___ DATA SECTION
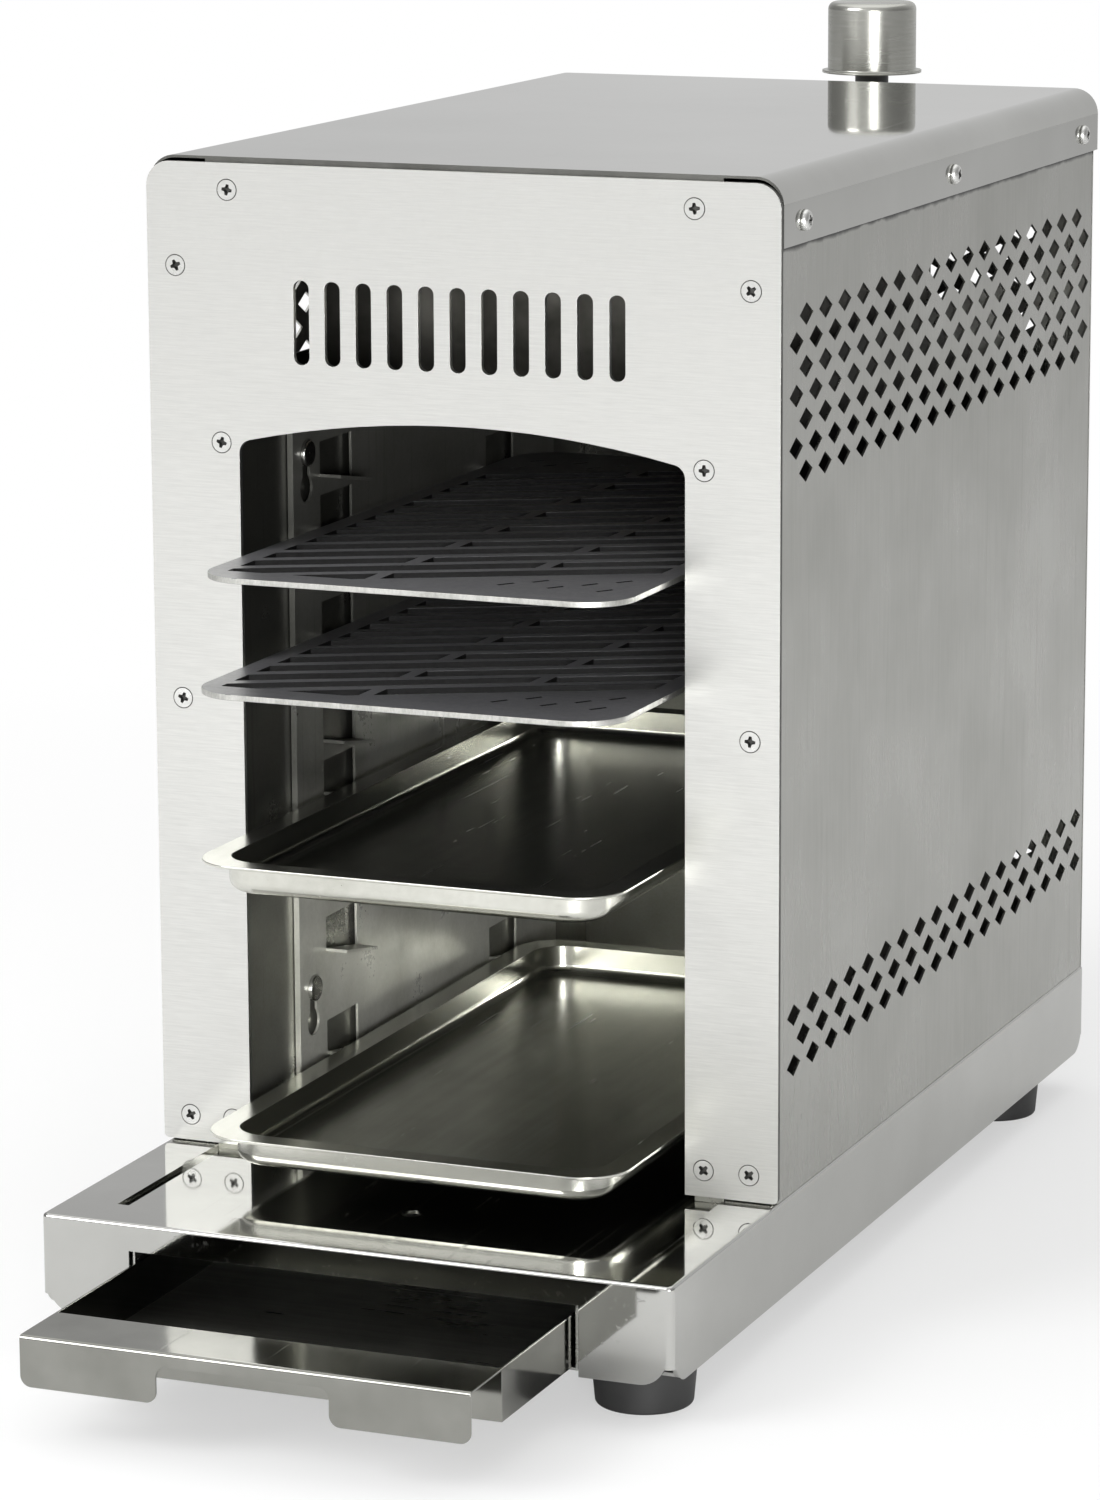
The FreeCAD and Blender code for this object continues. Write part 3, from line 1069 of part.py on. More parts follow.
# Valve bracket: an angle shelf with two side webs, screwed to the rear panel
def valve_bracket():
    body = new_body("valve_bracket")
    half, back = "bracket_width / 2", "rear_back"
    low, end = "bracket_top - bracket_rise", "valve_axis + bracket_overhang"
    grow(body, "angle", "YZ", f"-{half}", "bracket_width",
         corners((back, low), (f"{back} + bracket_sheet", low),
                 (f"{back} + bracket_sheet", "bracket_underside"), (end, "bracket_underside"),
                 (end, "bracket_top"), (back, "bracket_top", "bracket_sheet")))
    for side, x in (("left", f"-{half}"), ("right", f"{half} - bracket_sheet")):
        grow(body, f"{side}_web", "YZ", x, "bracket_sheet",
             corners((f"{back} + bracket_sheet / 2", low), (f"{end} - bracket_web_cut",
                                                            "bracket_underside"),
                     (f"{end} - bracket_web_cut", "bracket_top - bracket_sheet / 2"),
                     (f"{back} + bracket_sheet / 2", "bracket_top - bracket_sheet / 2")))
    cut(body, "neck_hole", "XY", "bracket_underside", "bracket_sheet",
        circle("0", "valve_axis", "neck_diameter + 2 * screw_clearance"))
    cut(body, "gas_holes", "XZ", back, "bracket_sheet", *gas_holes())
    cut(body, "screw_holes", "XZ", back, "bracket_sheet",
        *[circle(x, z, SCREW_HOLE) for x, z in BRACKET_SCREWS])
    return body


# Brass valve: a block with a threaded neck through the bracket, a plug, and a sprung spindle
def valve():
    block = new_body("valve_body")
    bore = "plug_diameter + 2 * turning_clearance"
    half, depth = "valve_width / 2", "valve_length / 2"
    grow(block, "block", "XY", "valve_foot", "bracket_underside - valve_foot",
         rectangle(f"-{half}", half, f"-{depth}", depth, "2"))
    grow(block, "neck", "XY", "bracket_underside", "neck_top - bracket_underside",
         circle("0", "0", "neck_diameter"))
    cut(block, "plug_bore", "XY", "valve_foot", "bore_top - valve_foot", circle("0", "0", bore))
    cut(block, "spindle_bore", "XY", "bore_top", "neck_top - bore_top",
        circle("0", "0", "spindle_diameter + 2 * turning_clearance"))
    cut(block, "outlet_bore", "XZ", f"-{depth}", f"{depth} - ({bore}) / 2 + 0.5",
        circle("0", "mixer_axis", "outlet_diameter"))
    seat(block, "0", "valve_axis")
    nut = new_body("valve_nut")
    grow(nut, "hexagon", "XY", "bracket_top", "nut_rise", regular_hexagon("0", "0", "nut_width"),
         circle("0", "0", "neck_diameter"))
    seat(nut, "0", "valve_axis")
    plug = new_body("valve_plug")
    grow(plug, "plug", "XY", "plug_foot", "plug_rise", circle("0", "0", "plug_diameter"))
    cut(plug, "socket", "XY", "plug_top - plug_socket_sink", "plug_socket_sink",
        circle("0", "0", "spindle_diameter + 2 * turning_clearance"))
    seat(plug, "0", "valve_axis")
    spindle = new_body("valve_spindle")
    grow(spindle, "rod", "XY", above("spindle_low_height"),
         "spindle_high_height - spindle_low_height", circle("0", "0", "spindle_diameter"))
    grow(spindle, "collar", "XY", "collar_top - collar_rise", "collar_rise",
         circle("0", "0", "collar_diameter"))
    seat(spindle, "0", "valve_axis")
    spring = new_body("valve_spring")
    foot = "plug_top + slide_clearance / 2"
    grow(spring, "coil", "XY", foot,
         f"collar_top - collar_rise - slide_clearance / 2 - ({foot})",
         circle("0", "0", "spring_outer_diameter"), circle("0", "0", "spring_inner_diameter"))
    seat(spring, "0", "valve_axis")
    return [block, nut, plug, spindle, spring]


# Gas line: the inlet fitting under the valve, and the pipe and jet in front of it
def gas_line():
    inlet = new_body("gas_inlet")
    bore, hex_foot = "inlet_bore_diameter / 2", "valve_foot - inlet_hex_rise"
    grow(inlet, "hexagon", "XY", hex_foot, "inlet_hex_rise",
         regular_hexagon("0", "0", "inlet_hex_width"))
    grow(inlet, "spigot", "XY", "valve_foot", "plug_foot - slide_clearance - valve_foot",
         circle("0", "0", "plug_diameter"))
    grow(inlet, "thread", "XY", f"{hex_foot} - inlet_thread_length", "inlet_thread_length",
         circle("0", "0", "inlet_thread_diameter"))
    cut(inlet, "bore", "XY", f"{hex_foot} - inlet_thread_length",
        f"plug_foot - slide_clearance - ({hex_foot} - inlet_thread_length)",
        circle("0", "0", f"2 * {bore}"))
    seat(inlet, "0", "valve_axis")
    pipe = new_body("gas_pipe")
    start = "valve_axis - valve_length / 2 - outlet_length"
    grow(pipe, "tube", "XZ", start, "outlet_length + valve_length / 6",
         circle("0", "mixer_axis", "outlet_diameter"),
         circle("0", "mixer_axis", "outlet_diameter / 2"))
    jet = new_body("gas_jet")
    grow(jet, "body", "XZ", f"{start} - jet_length", "jet_length",
         regular_hexagon("0", "mixer_axis", "jet_width"))
    grow(jet, "nose", "XZ", f"{start} - jet_length - jet_nose_length", "jet_nose_length",
         circle("0", "mixer_axis", "jet_nose_diameter"))
    cut(jet, "bore", "XZ", f"{start} - jet_length - jet_nose_length",
        "jet_length + jet_nose_length", circle("0", "mixer_axis", "jet_nose_diameter / 3"))
    return [inlet, pipe, jet]


# Knob: a drawn steel cup over a hub on the spindle
def knob():
    hub = new_body("knob_hub")
    low, top = above("hub_low_height"), f"{above('knob_high_height')} - knob_sheet"
    grow(hub, "post", "XY", low, f"{top} - ({low})", circle("0", "0", "hub_diameter"))
    cut(hub, "bore", "XY", low, f"{above('spindle_high_height')} - ({low})",
        circle("0", "0", "spindle_diameter"))
    seat(hub, "0", "valve_axis")
    cap = new_body("knob_cap")
    outer, flange = "knob_diameter / 2", "knob_flange_diameter / 2"
    rim, crown = above("knob_low_height"), above("knob_high_height")
    turn(cap, "cup", "Revolution", ("0", crown), (outer, crown, "knob_edge_radius"),
         (outer, f"{rim} + knob_sheet"), (flange, f"{rim} + knob_sheet"), (flange, rim),
         (f"{outer} - knob_sheet", rim),
         (f"{outer} - knob_sheet", f"{crown} - knob_sheet", "knob_edge_radius - knob_sheet"),
         ("0", f"{crown} - knob_sheet"))
    seat(cap, "0", "valve_axis")
    return [hub, cap]


nodes = [
    base_shell(), *foot_rails(), *feet(), *drawer_runners(), grease_drawer(), front_panel(),
    *side_panels(), rear_panel(), top_cover(), heat_shield(), *chamber_liners(),
    chamber_rear_wall(), chamber_ceiling(), *racks(), rack_studs(),
    grate("grate_upper", "grate_high_pulled_out", "grate_level_high"),
    grate("grate_lower", "grate_low_pulled_out", "grate_level_low"),
    tray("tray_upper", "tray_high_pulled_out", "tray_level_high"),
    tray("tray_lower", "tray_low_pulled_out", "tray_level_low"),
    *burner(), mixing_tube(), *probes(), lead("thermocouple_lead", "probe_offset"),
    lead("ignition_lead", "-probe_offset"), valve_bracket(), *valve(), *gas_line(), *knob(),
    *fasteners(),
]
doc.recompute()

for item in doc.Objects:
    if "Invalid" in item.State or "Error" in item.State:
        raise RuntimeError(f"{item.Label} failed: {item.State}")
    if item.TypeId in ("PartDesign::Pocket", "PartDesign::Groove"):
        if item.Shape.Volume > item.BaseFeature.Shape.Volume - 1e-3:
            raise RuntimeError(f"{item.Label} cuts nothing")
for node in nodes:
    if node.Shape.isNull() or not node.Shape.isValid() or node.Shape.Volume <= 0:
        raise RuntimeError(f"{node.Label} has no sound shape")

os.makedirs("parts", exist_ok=True)
for node in nodes:
    node.Shape.exportStep(f"parts/{node.Label}.step")
print(len(nodes), "nodes written")
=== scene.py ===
import json
import math

import bmesh
import bpy
from mathutils import Matrix, Vector


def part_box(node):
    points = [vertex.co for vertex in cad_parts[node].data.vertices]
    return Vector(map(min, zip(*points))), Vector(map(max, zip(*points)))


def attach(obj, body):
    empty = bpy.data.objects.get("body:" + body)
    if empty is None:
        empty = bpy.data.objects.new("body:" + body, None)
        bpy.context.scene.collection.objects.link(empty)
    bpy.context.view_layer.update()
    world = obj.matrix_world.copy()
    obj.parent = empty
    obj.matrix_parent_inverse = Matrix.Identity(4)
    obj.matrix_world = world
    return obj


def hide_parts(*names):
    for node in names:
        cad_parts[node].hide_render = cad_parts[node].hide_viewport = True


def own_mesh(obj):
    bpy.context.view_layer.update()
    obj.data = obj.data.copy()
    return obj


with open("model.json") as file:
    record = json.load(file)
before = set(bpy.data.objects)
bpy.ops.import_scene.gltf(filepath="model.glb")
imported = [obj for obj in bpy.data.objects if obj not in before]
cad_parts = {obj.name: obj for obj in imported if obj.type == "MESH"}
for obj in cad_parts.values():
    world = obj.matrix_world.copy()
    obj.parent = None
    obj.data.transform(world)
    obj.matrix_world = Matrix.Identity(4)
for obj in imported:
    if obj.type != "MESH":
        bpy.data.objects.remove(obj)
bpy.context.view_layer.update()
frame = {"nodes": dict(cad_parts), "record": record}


# Base: one stainless sheet with four flanges folded down and a shallow pressed recess. It is
# polished, so it mirrors the housing, with faint waves, wipe marks and hairline scratches.

def place(tree, kind, settings=None, **values):
    """Add a node to a tree: settings are its options, and values its sockets by name or number."""
    node = tree.nodes.new(kind)
    for option, choice in (settings or {}).items():
        setattr(node, option, choice)
    for socket, number in values.items():
        key = int(socket[1:]) if socket[1:].isdigit() else socket.replace("_", " ")
        if isinstance(number, bpy.types.NodeSocket):
            tree.links.new(number, node.inputs[key])
        else:
            node.inputs[key].default_value = number
    return node


def new_group(name, takes, gives):
    """A shader group with named inputs, each with its default value, and named outputs."""
    tree = bpy.data.node_groups.new(name, "ShaderNodeTree")
    for label, kind, default in takes:
        tree.interface.new_socket(label, in_out="INPUT",
                                  socket_type=f"NodeSocket{kind}").default_value = default
    for label, kind in gives:
        tree.interface.new_socket(label, in_out="OUTPUT", socket_type=f"NodeSocket{kind}")
    return tree, tree.nodes.new("NodeGroupInput").outputs, tree.nodes.new("NodeGroupOutput")


def worn_metal_group():
    """Masks of a worked metal face: grain along one way, cloudy patches and hairline scratches."""
    tree, given, result = new_group(
        "worn_metal",
        (("Position", "Vector", (0, 0, 0)), ("Grain Scale", "Vector", (1, 1, 1)),
         ("Cloud Scale", "Float", 12), ("Scratch Scale", "Vector", (6, 500, 500)),
         ("Scratch Start", "Float", 0.64)),
        (("Grain", "Float"), ("Clouds", "Float"), ("Scratches", "Float")))
    stretched = place(tree, "ShaderNodeVectorMath", {"operation": "MULTIPLY"},
                      _0=given["Position"], _1=given["Grain Scale"])
    grain = place(tree, "ShaderNodeTexNoise", Vector=stretched.outputs[0], Scale=1, Detail=4,
                  Roughness=0.7)
    clouds = place(tree, "ShaderNodeTexNoise", Vector=given["Position"],
                   Scale=given["Cloud Scale"], Detail=4, Roughness=0.55)
    bent = place(tree, "ShaderNodeVectorMath", {"operation": "MULTIPLY_ADD"},
                 _0=clouds.outputs["Color"], _1=(0.004, 0.004, 0.004), _2=given["Position"])
    drawn_out = place(tree, "ShaderNodeVectorMath", {"operation": "MULTIPLY"},
                      _0=bent.outputs[0], _1=given["Scratch Scale"])
    lines = place(tree, "ShaderNodeTexNoise", Vector=drawn_out.outputs[0], Scale=1, Detail=1)
    past = place(tree, "ShaderNodeMath", {"operation": "SUBTRACT"}, _0=lines.outputs["Fac"],
                 _1=given["Scratch Start"])
    hairline = place(tree, "ShaderNodeMapRange", Value=past.outputs[0], From_Max=0.05)
    for label, socket in (("Grain", grain.outputs["Fac"]), ("Clouds", clouds.outputs["Fac"]),
                          ("Scratches", hairline.outputs[0])):
        tree.links.new(socket, result.inputs[label])
    return tree


WORN_METAL = worn_metal_group()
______
▶ _GIVEN TASK_:
Output exactly the lines running from the line containing "for item in" through the line containing "cad_parts[node].hide_render = cad_parts[node].hide_viewport", and only those lines.

▶ _CORRECT OUTPUT_:
for item in doc.Objects:
    if "Invalid" in item.State or "Error" in item.State:
        raise RuntimeError(f"{item.Label} failed: {item.State}")
    if item.TypeId in ("PartDesign::Pocket", "PartDesign::Groove"):
        if item.Shape.Volume > item.BaseFeature.Shape.Volume - 1e-3:
            raise RuntimeError(f"{item.Label} cuts nothing")
for node in nodes:
    if node.Shape.isNull() or not node.Shape.isValid() or node.Shape.Volume <= 0:
        raise RuntimeError(f"{node.Label} has no sound shape")

os.makedirs("parts", exist_ok=True)
for node in nodes:
    node.Shape.exportStep(f"parts/{node.Label}.step")
print(len(nodes), "nodes written")
=== scene.py ===
import json
import math

import bmesh
import bpy
from mathutils import Matrix, Vector


def part_box(node):
    points = [vertex.co for vertex in cad_parts[node].data.vertices]
    return Vector(map(min, zip(*points))), Vector(map(max, zip(*points)))


def attach(obj, body):
    empty = bpy.data.objects.get("body:" + body)
    if empty is None:
        empty = bpy.data.objects.new("body:" + body, None)
        bpy.context.scene.collection.objects.link(empty)
    bpy.context.view_layer.update()
    world = obj.matrix_world.copy()
    obj.parent = empty
    obj.matrix_parent_inverse = Matrix.Identity(4)
    obj.matrix_world = world
    return obj


def hide_parts(*names):
    for node in names:
        cad_parts[node].hide_render = cad_parts[node].hide_viewport = True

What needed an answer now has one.